How robots could save one of the world’s most unusual cathedrals

01 Sagrada Familia

Editor’s Note: Mark Foster Gage is an American architect and founder of Mark Foster Gage Architects in New York. He is also a professor of architecture at Yale University School of Architecture.

CNN  — 

Barcelona’s most famous landmark has all the makings of a fantastic blockbuster movie: politically savvy priests, robots, vigilante revolutionaries, the husband of the Virgin Mary, a seemingly mad but brilliant architect, vandals, desecrators, and 138 years of a still-unfolding plot.

The Basilica de la Sagrada Família is, by a rather large margin, among the world’s most complicated and time-consuming architectural projects ever undertaken – still under construction over the heads of four million annual visitors. While technically a basilica (as it does not have a sitting bishop), somehow even the word cathedral seems too miniscule to fully describe the overwhelming scale and complexity of both this massive building and the geological timescales of its construction.

A family affair

The idea for the building began in 1882 when a small group of Catholic devotees of the Saint Joseph (the husband of the Virgin Mary) known as the Josephites, dedicated to encouraging family cohesion in the face of the emerging industrial revolution, sought to build a small parish church on the outskirts of then suburban Barcelona. In order to promote this familial focus, the church was to be dedicated to the holy family itself, and thus was eventually named the Basilica de la Sagrada Família, the Church of the Holy Family.

What the Josephites could not have known was that their modest project, in the hands of an ambitious young Catalan architect, Antoni Gaudí, whose only built projects at that time consisted of a gazebo, some furniture, a kiosk and set of lamp posts, would balloon into one of the most ambitious, visionary, unusual, and long-lived architectural projects in the history of humanity – currently clocking in at 138 years of construction, which, for comparison, is over six times as long as it took to build the Great Pyramid of Giza in Egypt. And it’s still not finished.

Aerial view of Sagrada Familia

A century of struggle

If 2020 attests to the fact that much can go wrong in a single year, the Sagrada Família attests to what can go wrong over the course of a century. Its architect, Gaudí, while brilliant beyond his time, was not exactly speedy, nor efficient – taking nearly seven years to develop the first set of sketches that visually described parts of the building to the client. It wasn’t until 1906 – over two decades into the project – that its first set of design sketches, done by his assistant Juan Rubió, depicting the majority of the design was complete, and the first physical architectural model of the whole basilica, which had to be 3D printed by a computer because it was so detailed, wasn’t finished until 2012 – nearly 129 years after the project began. (As a practicing architect I am positively salivating at the billable hours…)

A model of the Sagrada Familia Basilica designed by architect Antoni Gaudi is displayed at the Sagrada Familia Basilica in Barcelona, Spain.

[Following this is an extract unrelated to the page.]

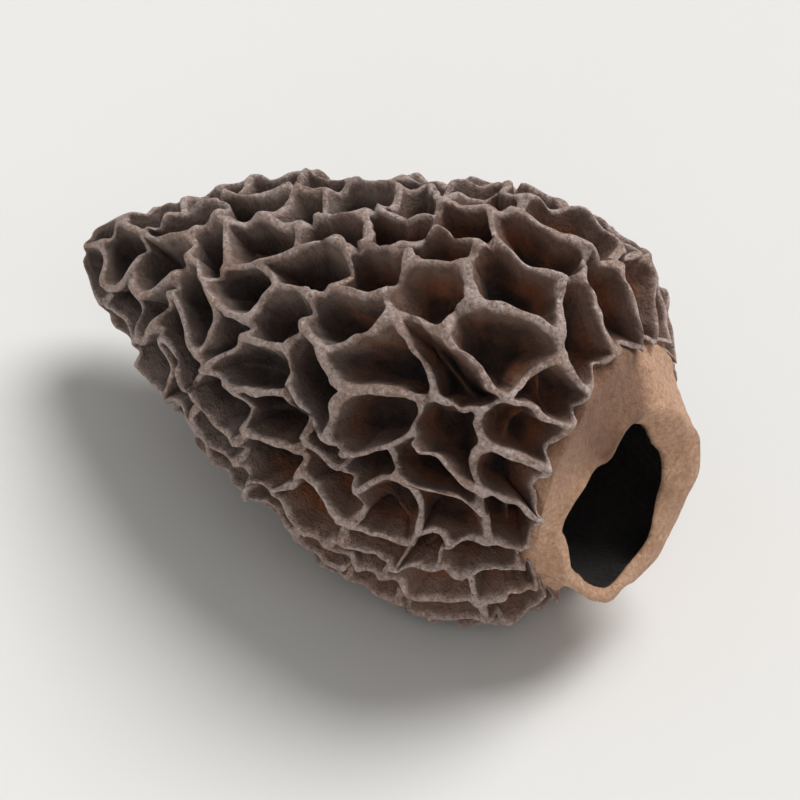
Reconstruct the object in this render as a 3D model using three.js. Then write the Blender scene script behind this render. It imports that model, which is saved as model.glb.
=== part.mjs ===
// A dried black morel lying on its side, in millimetres, +Z up.
//
// Cap and stem grew as one hollow body, so the mushroom is one closed solid. The cap is an
// egg-shaped skin that narrows to a blunt tip. A net of ridges stands on it, and between the
// ridges are deep pits. The short stem stub is torn off obliquely, and its mouth leads into
// the hollow of the cap.
//
// Every point of the cap has two skin coordinates: theta, the turn about the mushroom's own
// axis, and m, a distance from the tip that is measured in local widths, so that a cell drawn
// in the (theta, m) plane keeps its proportions wherever it lies.

import * as THREE from 'three';

// Cap: an egg whose outline is traced by the angle phi, from 0 at the tip.
const CAP_FULL_LENGTH = 61; // of the whole egg, of which the margin cuts off the end
const CAP_RADIUS = 19.2;
const CAP_TAPER = 0.6; // how far the widest place lies towards the stem
const TIP_BLUNTNESS = 0.74; // 1 is a plain egg, and less is blunter
const MARGIN_PHI = 2.74; // where the cap ends, over the stem
const SLANT = 5; // how much further the widest part would reach on one side, at the stem end
const SLANT_TURN = 2.0; // which side that is, as an angle about the axis
const TIP_PIT_PHI = 0.24; // the rim of the pit that closes the tip
const TIP_WALL_SHARE = 0.6; // where that pit is half deep
const LOBE_SHARE = 0.045; // slow unevenness of the dried skin, as a share of the radius
const LOBE_WAVE = 34;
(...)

Gaudí’s vision was of church was so complex and detailed from the start that at no point could it be physically drawn by hand using the typical scale drawings so common to almost all architectural projects. Instead, it was almost entirely constructed through the making of large plaster models to communicate Gaudí’s desires to the army of stonemasons slowly liberating its form from blocks of local Montjuïc sandstone.

The interior structure, comprised of what appear to be stone trees and branches that soar vertically and explode into massive intersecting vaults, was so complicated that it could only be visualized, and structurally calculated, by suspending a 13-foot-tall drooping web of interconnected chains and weights from the ceiling of Gaudí’s workshop. Gaudi developed this technique while working on a study for the Colònia Güell Chapel (a smaller, unfinished landmark on the outskirts of Barcelona) and scaled the research up for use on the Sagrada Familia.

This produced an upside-down network of catenary arches (arch shapes formed by hanging chains) that would support the buildings gravitational thrust without the need for thick stone piers or the flying buttresses so normally associated with more traditional Gothic cathedrals. Not only was this process excruciatingly slow, but also expensive, and most importantly – undocumented – residing significantly in the mind and imagination of Gaudí himself. This would prove problematic.

Image of hanging catenary structure in Gaudí's workshop.

For the later part of the 43 years he spent working on the project Gaudí, continually dedicated to a life of celibacy despite having no formal religious position, humbly lived in a small, disheveled room on the construction site itself. In 1926, at age 74, the famous master-architect was killed in a freak tram accident. Dressed so poorly, and with only raisins and almonds found in his pocket, Gaudí was mistaken for a pauper. Having not been given proper treatment he died several days thereafter.